• YOUR GOAL
Using the data that follows, return exactly the lines from the one that contains "Continue the Blender" through the one that contains "round the edges.", ends included.

──────── THE DATA

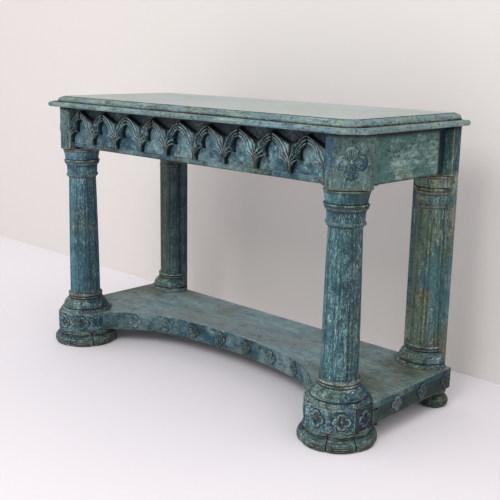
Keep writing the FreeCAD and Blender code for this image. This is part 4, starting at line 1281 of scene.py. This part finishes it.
# ---- operators ----------------------------------------------------------------------------
class PIER_OT_top(bpy.types.Operator):
    """Build the top board and its lip."""
    bl_idname = "pier.top"
    bl_label = "Top"
    bl_options = {"REGISTER", "UNDO"}

    def execute(self, context):
        s, c = sizes(context), context.scene.pier_paints
        lip = aged_paint("lip_paint", c.mist, c.sage, (12, 90, 90), bloom=0.6, flecks=0.4, patch=9.0,
                         stain=0.85, olive=0.4, tone=(1.1, 1.11, 1.2))
        flat = aged_paint("top_paint", c.top, c.top_warm, (2.2, 60, 60), bloom=0.35, flecks=0.08, patch=3.0,
                          stain=0.12, olive=0.1, rough=0.42, depth=1.0, tone=(0.92, 0.92, 0.96))
        build_top_board(s, flat, lip)
        build_lip(s, lip)
        return {"FINISHED"}


class PIER_OT_arcade(bpy.types.Operator):
    """Build the cusped arcade, the board behind it and the plain band."""
    bl_idname = "pier.arcade"
    bl_label = "Arcade"
    bl_options = {"REGISTER", "UNDO"}

    def execute(self, context):
        s, c = sizes(context), context.scene.pier_paints
        carved = aged_paint("tracery_paint", c.teal, c.mist, (46, 46, 34), bloom=0.7, flecks=0.7, patch=9.0,
                            stain=0.8, olive=0.35, depth=1.35, tone=(1.16, 1.19, 1.3))
        build_arcade(s, carved)
        niches = aged_paint("frieze_paint", c.blue, c.mist, (40, 40, 26), bloom=0.55, flecks=0.35, patch=9.0,
                            olive=0.5, tone=(0.9, 0.93, 0.98))
        band = aged_paint("band_paint", c.blue, c.mist, (26, 40, 40), bloom=0.4, flecks=0.3, patch=7.0,
                          stain=0.75, olive=0.5, tone=(0.76, 0.81, 0.86))
        build_frieze(s, niches, band)
        return {"FINISHED"}


class PIER_OT_blocks(bpy.types.Operator):
    """Build the corner blocks and their quatrefoils."""
    bl_idname = "pier.blocks"
    bl_label = "Corner blocks"
    bl_options = {"REGISTER", "UNDO"}

    def execute(self, context):
        s, c = sizes(context), context.scene.pier_paints
        block = aged_paint("block_paint", c.blue, blended(c.moss, c.sage, 1 / 3), (60, 60, 22), bloom=0.4,
                           flecks=0.35, patch=7.0, stain=0.8, tone=(0.92, 0.9, 1.02))
        foil = aged_paint("block_foil_paint", c.blue, c.mist, (60, 60, 30), bloom=0.55, flecks=0.5,
                          tone=(0.85, 0.85, 0.85))
        build_blocks(s, block, foil)
        return {"FINISHED"}


class PIER_OT_sides(bpy.types.Operator):
    """Build the side aprons and the rear blocks."""
    bl_idname = "pier.sides"
    bl_label = "Side frieze"
    bl_options = {"REGISTER", "UNDO"}

    def execute(self, context):
        s, c = sizes(context), context.scene.pier_paints
        apron = aged_paint("side_paint", c.moss, blended(c.moss, c.sage, 0.5), (60, 9, 44), bloom=0.45,
                           flecks=0.1, patch=8.0, stain=0.75, olive=0.5, tone=(1.55, 1.5, 1.6))
        rear = aged_paint("rear_block_paint", c.teal, c.moss, (40, 40, 14), bloom=0.35, flecks=0.2,
                          tone=(1.25, 1.33, 1.33))
        build_sides(s, apron, rear)
        return {"FINISHED"}


class PIER_OT_columns(bpy.types.Operator):
    """Build the front columns, the half columns behind and the pilasters."""
    bl_idname = "pier.columns"
    bl_label = "Columns"
    bl_options = {"REGISTER", "UNDO"}

    def execute(self, context):
        s, c = sizes(context), context.scene.pier_paints
        # row, side, two body colours, bloom, olive, shift of the pattern in metres, tone
        columns = (("front", 1, c.teal, c.blue, 0.6, 0.35, 0.0, (1.36, 1.28, 1.18)),
                   ("front", -1, c.teal, c.blue, 0.45, 0.3, 1.3, (2.3, 1.85, 1.85)),
                   ("rear", 1, c.blue, c.moss, 0.45, 0.9, 2.9, (2.25, 1.52, 1.27)),
                   # The left rear column's darker tone is painted shade, for the shade it stands in under the
                   # table.
                   ("rear", -1, c.teal, c.moss, 0.25, 0.6, 4.1, (1.3, 0.97, 0.94)))
        materials = {}
        for row, side, body, second, bloom, olive, shift, tone in columns:
            name = "column_paint_%s_%s" % (row, "right" if side > 0 else "left")
            materials[row, side] = aged_paint(name, body, second, (140, 140, 24), bloom=bloom,
                                              flecks=0.65 * bloom, olive=olive, shift=(shift, 0, shift),
                                              tone=tone)
        for name, side in SIDES:
            materials["base", side] = aged_paint("base_paint_" + name, c.teal, c.moss, (50, 50, 90),
                                                 bloom=0.6, flecks=0.4, olive=0.35, stain=0.85, patch=13.0,
                                                 shift=(0.3 * side, 0, 0), tone=(1.82, 1.4, 1.46))
        build_columns(s, materials)
        return {"FINISHED"}


class PIER_OT_platform(bpy.types.Operator):
    """Build the platform and the quatrefoils on its edges."""
    bl_idname = "pier.platform"
    bl_label = "Platform"
    bl_options = {"REGISTER", "UNDO"}

    def execute(self, context):
        s, c = sizes(context), context.scene.pier_paints
        # dirt gathers round the columns: level, reach
        spots = ((0.04, 0.29), (0.21, 0.2), (-0.17, 0.18))
        x = (s.column_x + 50) * MM
        dirt = [(side * x, y, reach, 0.4) for side in (1, -1) for y, reach in spots]
        board = aged_paint("platform_paint", c.shelf, c.mist, (11, 22, 22), bloom=0.3, flecks=0.08, patch=4.5,
                           stain=0.42, olive=0.45, tone=(1.5, 1.37, 1.44), dirt=dirt)
        front = aged_paint("edge_paint", c.blue, c.mist, (30, 30, 60), bloom=0.45, flecks=0.4, stain=0.75,
                           tone=(0.8, 0.8, 0.82))
        # The side rails take a darker paint than the front: painted shade on the sides turned from the light.
        side = aged_paint("side_edge_paint", c.teal, c.moss, (30, 30, 60), bloom=0.35, flecks=0.3,
                          tone=(0.48, 0.49, 0.43))
        build_platform(s, board, front, side)
        foil = aged_paint("edge_foil_paint", c.teal, c.mist, (60, 60, 60), bloom=0.5, flecks=0.5,
                          tone=(0.85, 0.85, 0.88))
        build_edge_foils(s, foil)
        return {"FINISHED"}


class PIER_OT_plinths(bpy.types.Operator):
    """Build the plinths with their ribs and quatrefoils."""
    bl_idname = "pier.plinths"
    bl_label = "Plinths"
    bl_options = {"REGISTER", "UNDO"}

    def execute(self, context):
        s, c = sizes(context), context.scene.pier_paints
        plinth = aged_paint("plinth_paint", c.blue, c.teal, (60, 60, 60), bloom=0.6, flecks=0.5, patch=16.0,
                            stain=0.8, olive=0.3, tone=(1.46, 1.38, 1.44))
        build_plinths(s, plinth)
        return {"FINISHED"}


class PIER_OT_feet(bpy.types.Operator):
    """Build the lobed feet."""
    bl_idname = "pier.feet"
    bl_label = "Feet"
    bl_options = {"REGISTER", "UNDO"}

    def execute(self, context):
        s, c = sizes(context), context.scene.pier_paints
        front = aged_paint("foot_paint", c.teal, c.moss, (50, 50, 80), bloom=0.5, flecks=0.5, patch=9.0,
                           stain=0.75, tone=(1.05, 1.03, 1.14))
        back = aged_paint("back_foot_paint", c.teal, c.olive, (50, 50, 80), bloom=0.3, flecks=0.3, patch=9.0,
                          tone=(0.46, 0.57, 0.65))
        build_feet(s, front, back)
        return {"FINISHED"}


class PIER_OT_inner(bpy.types.Operator):
    """Finish the CAD pieces that stay: rails, bearers and glue blocks."""
    bl_idname = "pier.inner"
    bl_label = "Inner woodwork"
    bl_options = {"REGISTER", "UNDO"}

    def execute(self, context):
        c = context.scene.pier_paints
        wood = plain_timber("inner_wood", (4, 60, 60))
        painted = aged_paint("rail_paint", c.teal, c.moss, (8, 30, 30), bloom=0.15, flecks=0.1,
                             tone=(0.26, 0.31, 0.48))
        for name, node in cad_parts.items():
            if not node.hide_render:
                node.data.materials.clear()
                node.data.materials.append(painted if name.startswith(("side_rail", "back_rail")) else wood)
        return {"FINISHED"}


class PIER_OT_stage(bpy.types.Operator):
    """Set up the floor, wall, lamps and camera."""
    bl_idname = "pier.stage"
    bl_label = "Stage"
    bl_options = {"REGISTER", "UNDO"}

    def execute(self, context):
        build_stage(context)
        return {"FINISHED"}


class PIER_PT_panel(bpy.types.Panel):
    """Sidebar panel that lists the steps, sizes and colours."""
    bl_label = "Pier Table"
    bl_idname = "PIER_PT_panel"
    bl_space_type = "VIEW_3D"
    bl_region_type = "UI"
    bl_category = "Pier Table"

    def draw(self, context):
        for step in STEPS:
            self.layout.operator(step.bl_idname)
        for group in (context.scene.pier_sizes, context.scene.pier_paints):
            box = self.layout.box()
            for name in type(group).__annotations__:
                box.prop(group, name)


STEPS = (PIER_OT_top, PIER_OT_arcade, PIER_OT_blocks, PIER_OT_sides, PIER_OT_columns, PIER_OT_platform,
         PIER_OT_plinths, PIER_OT_feet, PIER_OT_inner, PIER_OT_stage)
CLASSES = (PierTableSizes, PierTablePaints) + STEPS + (PIER_PT_panel,)


def register():
    """Register the classes and hang the sizes and colours on the scene."""
    for item in CLASSES:
        bpy.utils.register_class(item)
    bpy.types.Scene.pier_sizes = PointerProperty(type=PierTableSizes)
    bpy.types.Scene.pier_paints = PointerProperty(type=PierTablePaints)


def unregister():
    """Take all of that away again."""
    del bpy.types.Scene.pier_paints
    del bpy.types.Scene.pier_sizes
    for item in reversed(CLASSES):
        bpy.utils.unregister_class(item)


def main():
    """Register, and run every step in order."""
    register()
    bpy.ops.pier.top()
    bpy.ops.pier.arcade()
    bpy.ops.pier.blocks()
    bpy.ops.pier.sides()
    bpy.ops.pier.columns()
    bpy.ops.pier.platform()
    bpy.ops.pier.plinths()
    bpy.ops.pier.feet()
    bpy.ops.pier.inner()
    bpy.ops.pier.stage()


if __name__ == "__main__":
    main()
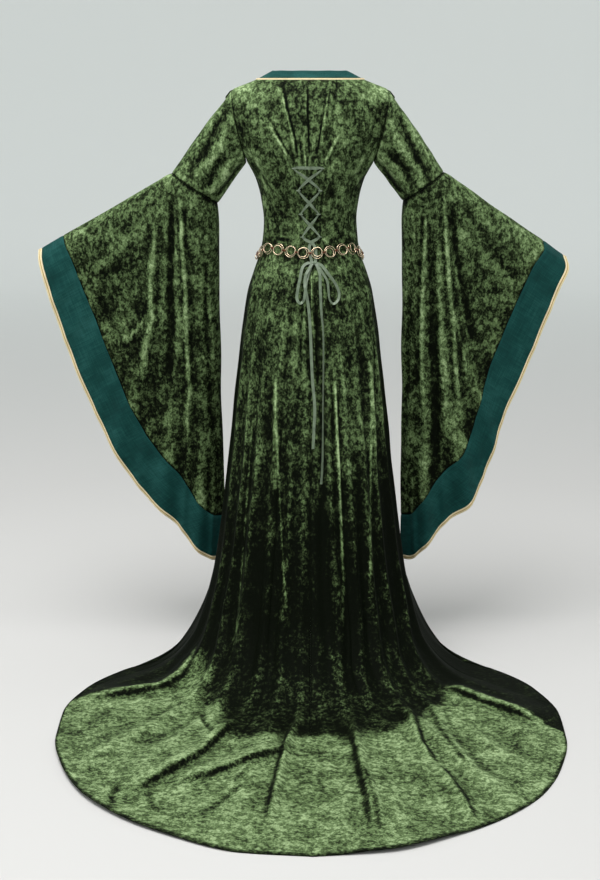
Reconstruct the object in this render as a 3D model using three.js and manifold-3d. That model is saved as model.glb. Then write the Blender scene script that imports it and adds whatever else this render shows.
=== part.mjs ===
// Medieval costume dress in crushed velvet, worn and hollow: a princess-seamed gown without a waist seam, whose back
// spreads into a round train, with bell sleeves bordered in plain cloth, a banded neckline, a laced back and a ring belt.
// Heights in the tables are above the floor. The group is lowered at the end, so that the origin is where the
// wearer's shoulders hold the dress. +Z is up, the front faces -Y and +X is the wearer's left.
import * as THREE from "three";
import { mergeVertices } from "three/addons/utils/BufferGeometryUtils.js";
import Module from "manifold-3d";

// Driving dimensions, in millimetres
const HELD_HEIGHT = 1472; // the shoulder points, above the floor
const CLOTH = 2; // wall of the velvet and of the plain cloth
const SEAM = 0.3; // gap between neighbouring pieces
const NECK_HALF_WIDTH = 133;
const NECK_HEIGHT = 1495; // of the neckline at the back and the sides
const NECK_DROP = 113; // how much lower it is at the front
const BAND_TOP = 1516;
const BAND_HALF_WIDTH = 93;
const BAND_DROP = 92;
const ARMPIT_HEIGHT = 1290;
const BEND_HEIGHT = 160; // where the skirt starts to turn out over the floor
const BEND_REACH = 150; // how far out that turn runs before the cloth lies flat
const BEND_SHARE = 0.48; // that turn's share of the rows between the bend and the hem
const UPPER_ARM_DEPTH = 55; // half of the elbow seam's depth, front to back
const BINDING_WIDTH = 11;
const BINDING_EXTRA = 0.7; // how much the binding stands over the border on each face
const PIPING_WIDTH = 7;
const PIPING_THICKNESS = 1.6;
const LACE_WIDTH = 7.4;
const LACE_THICKNESS = 1.2;
const KNOT = { x: -9, z: 1045, off: 4.6, halfWidth: 9, halfHeight: 5, halfDepth: 4.2 };
const BELT_UNITS = 22;
const RING_RADIUS = 14; // to the middle of the wire
const RING_WIRE = 1.1;
const INNER_RING_RADIUS = 10.3; // of the narrow turn of the same wire
const RING_LIFT = 1.3; // how far the two turns lie apart, front to back, where they cross
const LINK_WIRE = 0.75;
const LINK_REACH = 1.5; // past the edges of the two rings it joins
const LINK_HALF_DEPTH = 3.7;
const LINK_SHIFT = 1.6; // from the middle of the gap towards the next ring, because it is fast to its own ring

// Sections of the body and skirt: half width, and how far the back and the front lie from the side seams' plane
const SECTIONS = [
  { z: 0, half: 325, back: 425, front: 250 },
  { z: 80, half: 296, back: 372, front: 222 },
  { z: 160, half: 273, back: 325, front: 204 },
  { z: 250, half: 249, back: 286, front: 187 },
  { z: 400, half: 226, back: 236, front: 166 },
  { z: 575, half: 206, back: 195, front: 149 },
  { z: 735, half: 190, back: 166, front: 136 },
  { z: 890, half: 171, back: 146, front: 122 },
  { z: 965, half: 160, back: 134, front: 113 },
  { z: 1020, half: 143, back: 117, front: 104 },
  { z: 1060, half: 129, back: 98, front: 97 },
  { z: 1100, half: 121, back: 87, front: 92 },
  { z: 1145, half: 118, back: 84, front: 91 },
  { z: 1195, half: 124, back: 91, front: 99 },
  { z: 1245, half: 136, back: 99, front: 115 },
  { z: 1290, half: 160, back: 104, front: 124 },
  { z: 1325, half: 184, back: 104, front: 122 },
  { z: 1360, half: 208, back: 102, front: 113 },
  { z: 1410, half: 221, back: 95, front: 97 },
  { z: 1450, half: 219, back: 82, front: 80 },
  { z: 1466, half: 203, back: 74, front: 71 },
  { z: 1472, half: 191, back: 71, front: 67 },
  { z: 1478, half: 176, back: 67, front: 63 },
  { z: 1486, half: 155, back: 62, front: 58 },
  { z: 1495, half: 133, back: 55.5, front: 51 },
  { z: 1505, half: 114, back: 43, front: 42 },
  { z: 1516, half: 93, back: 27, front: 30 },
];
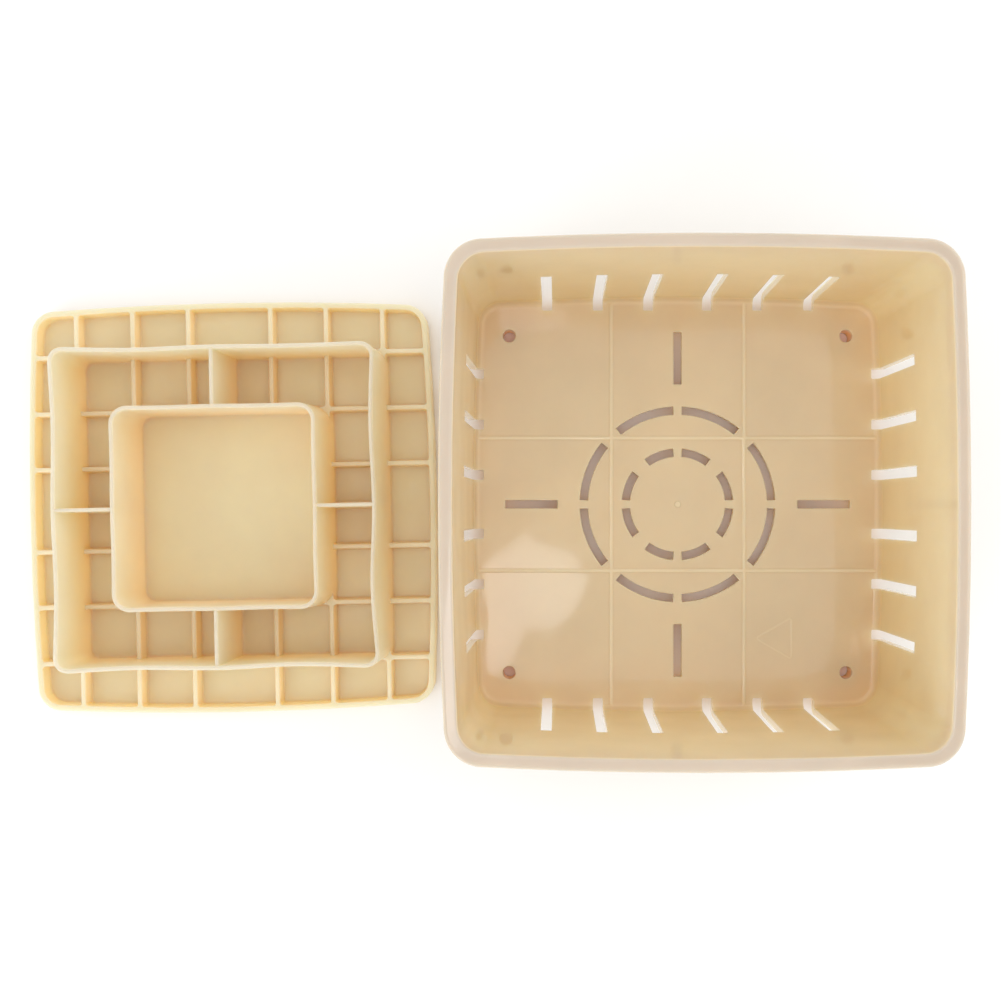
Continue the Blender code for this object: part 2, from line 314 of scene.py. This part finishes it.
def box_shell():
    """Floor, walls and lip in one skin: up the outside, over the rim and down into the cavity."""
    rings = []
    for inset, drop in reversed(rounding(FLOOR_FILLET)):
        z = FOOT_HEIGHT + drop
        half = cavity_half(z) + WALL_THICKNESS - inset
        rings.append(box_ring(half, BOX_CORNER_RADIUS - inset, z))
    lip_low = BOX_HEIGHT - LIP_HEIGHT
    rings.append(box_ring(cavity_half(lip_low) + WALL_THICKNESS, BOX_CORNER_RADIUS, lip_low))
    for inset, drop in reversed(rounding(LIP_LOWER_EDGE, LIP_LOWER_STEPS)):
        rings.append(box_ring(LIP_HALF - inset, BOX_CORNER_RADIUS - inset, lip_low + drop))
    for inset, drop in rounding(LIP_EDGE, LIP_EDGE_STEPS):
        rings.append(box_ring(LIP_HALF - inset, BOX_CORNER_RADIUS - inset, BOX_HEIGHT - drop))
    for inset, drop in reversed(rounding(RIM_INNER_EDGE)):
        half = cavity_half(BOX_HEIGHT - RIM_INNER_EDGE) + inset
        rings.append(box_ring(half, CAVITY_CORNER_RADIUS + inset, BOX_HEIGHT - drop))
    for inset, drop in rounding(FLOOR_FILLET, FLOOR_FILLET_STEPS):
        z = FLOOR_TOP + drop
        rings.append(box_ring(cavity_half(z) - inset, CAVITY_CORNER_RADIUS - inset, z))
    bm = bmesh.new()
    loft(bm, rings)
    return mesh_object("mold_box_shell", bm)


def rounded_rectangle(length, width, corner):
    """Outline about the origin, longer along X."""
    outline = []
    for turn, (x, y) in enumerate(((1, 1), (-1, 1), (-1, -1), (1, -1))):
        for step in range(SLOT_CORNER_STEPS + 1):
            angle = math.pi / 2 * (turn + step / SLOT_CORNER_STEPS)
            along = x * (length / 2 - corner) + corner * math.cos(angle)
            across = y * (width / 2 - corner) + corner * math.sin(angle)
            outline.append((along, across))
    return outline


def flared_cutter(bm, outline_at):
    """A cutter through the floor, which widens at both faces of the floor to round the edges.

    outline_at(extra) gives the outline grown by extra all round.
    """
    widest = outline_at(SLOT_EDGE)
    rings = [at_height(widest, -OVERCUT), at_height(widest, FOOT_HEIGHT)]
    for inset, drop in rounding(SLOT_EDGE, SLOT_EDGE_STEPS)[::-1][1:]:
        rings.append(at_height(outline_at(inset), FOOT_HEIGHT + SLOT_EDGE - drop))
    for inset, drop in rounding(SLOT_EDGE, SLOT_EDGE_STEPS):
        rings.append(at_height(outline_at(inset), FLOOR_TOP - drop))
    rings.append(at_height(widest, FLOOR_TOP + OVERCUT))
    loft(bm, rings)


def straight_outline(x, y, extra):
    """Outline, grown by extra, of the straight slot about this point, which points inwards."""
    length = STRAIGHT_SLOT_LENGTH + 2 * extra
    width = FLOOR_SLOT_WIDTH + 2 * extra
    outline = rounded_rectangle(length, width, STRAIGHT_SLOT_CORNER + extra)
    if abs(y) > abs(x):
        outline = [(-across, along) for along, across in outline]
    return [(x + a, y + b) for a, b in outline]


def arc_outline(radius, start, end, turn, extra):
    """Outline of one arc slot, whose two ends lie on radii, grown by extra."""
    outline = []
    grow = extra / radius
    for edge, order in ((-1, 1), (1, -1)):
        reach = radius + edge * (FLOOR_SLOT_WIDTH / 2 + extra)
        for step in range(ARC_SLOT_STEPS + 1)[::order]:
            angle = turn + start - grow + (end - start + 2 * grow) * step / ARC_SLOT_STEPS
            outline.append((reach * math.cos(angle), reach * math.sin(angle)))
    return outline


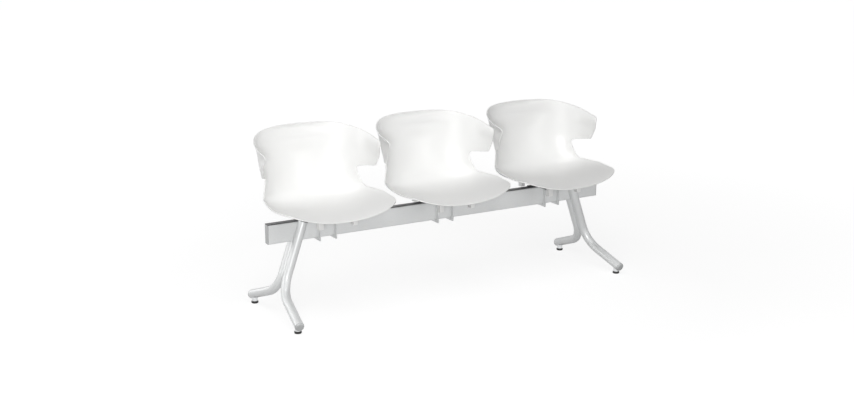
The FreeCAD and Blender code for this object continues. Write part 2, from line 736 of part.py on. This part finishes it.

────────────────

• WORKED ANSWER
Continue the Blender code for this object: part 2, from line 314 of scene.py. This part finishes it.
def box_shell():
    """Floor, walls and lip in one skin: up the outside, over the rim and down into the cavity."""
    rings = []
    for inset, drop in reversed(rounding(FLOOR_FILLET)):
        z = FOOT_HEIGHT + drop
        half = cavity_half(z) + WALL_THICKNESS - inset
        rings.append(box_ring(half, BOX_CORNER_RADIUS - inset, z))
    lip_low = BOX_HEIGHT - LIP_HEIGHT
    rings.append(box_ring(cavity_half(lip_low) + WALL_THICKNESS, BOX_CORNER_RADIUS, lip_low))
    for inset, drop in reversed(rounding(LIP_LOWER_EDGE, LIP_LOWER_STEPS)):
        rings.append(box_ring(LIP_HALF - inset, BOX_CORNER_RADIUS - inset, lip_low + drop))
    for inset, drop in rounding(LIP_EDGE, LIP_EDGE_STEPS):
        rings.append(box_ring(LIP_HALF - inset, BOX_CORNER_RADIUS - inset, BOX_HEIGHT - drop))
    for inset, drop in reversed(rounding(RIM_INNER_EDGE)):
        half = cavity_half(BOX_HEIGHT - RIM_INNER_EDGE) + inset
        rings.append(box_ring(half, CAVITY_CORNER_RADIUS + inset, BOX_HEIGHT - drop))
    for inset, drop in rounding(FLOOR_FILLET, FLOOR_FILLET_STEPS):
        z = FLOOR_TOP + drop
        rings.append(box_ring(cavity_half(z) - inset, CAVITY_CORNER_RADIUS - inset, z))
    bm = bmesh.new()
    loft(bm, rings)
    return mesh_object("mold_box_shell", bm)


def rounded_rectangle(length, width, corner):
    """Outline about the origin, longer along X."""
    outline = []
    for turn, (x, y) in enumerate(((1, 1), (-1, 1), (-1, -1), (1, -1))):
        for step in range(SLOT_CORNER_STEPS + 1):
            angle = math.pi / 2 * (turn + step / SLOT_CORNER_STEPS)
            along = x * (length / 2 - corner) + corner * math.cos(angle)
            across = y * (width / 2 - corner) + corner * math.sin(angle)
            outline.append((along, across))
    return outline


def flared_cutter(bm, outline_at):
    """A cutter through the floor, which widens at both faces of the floor to round the edges.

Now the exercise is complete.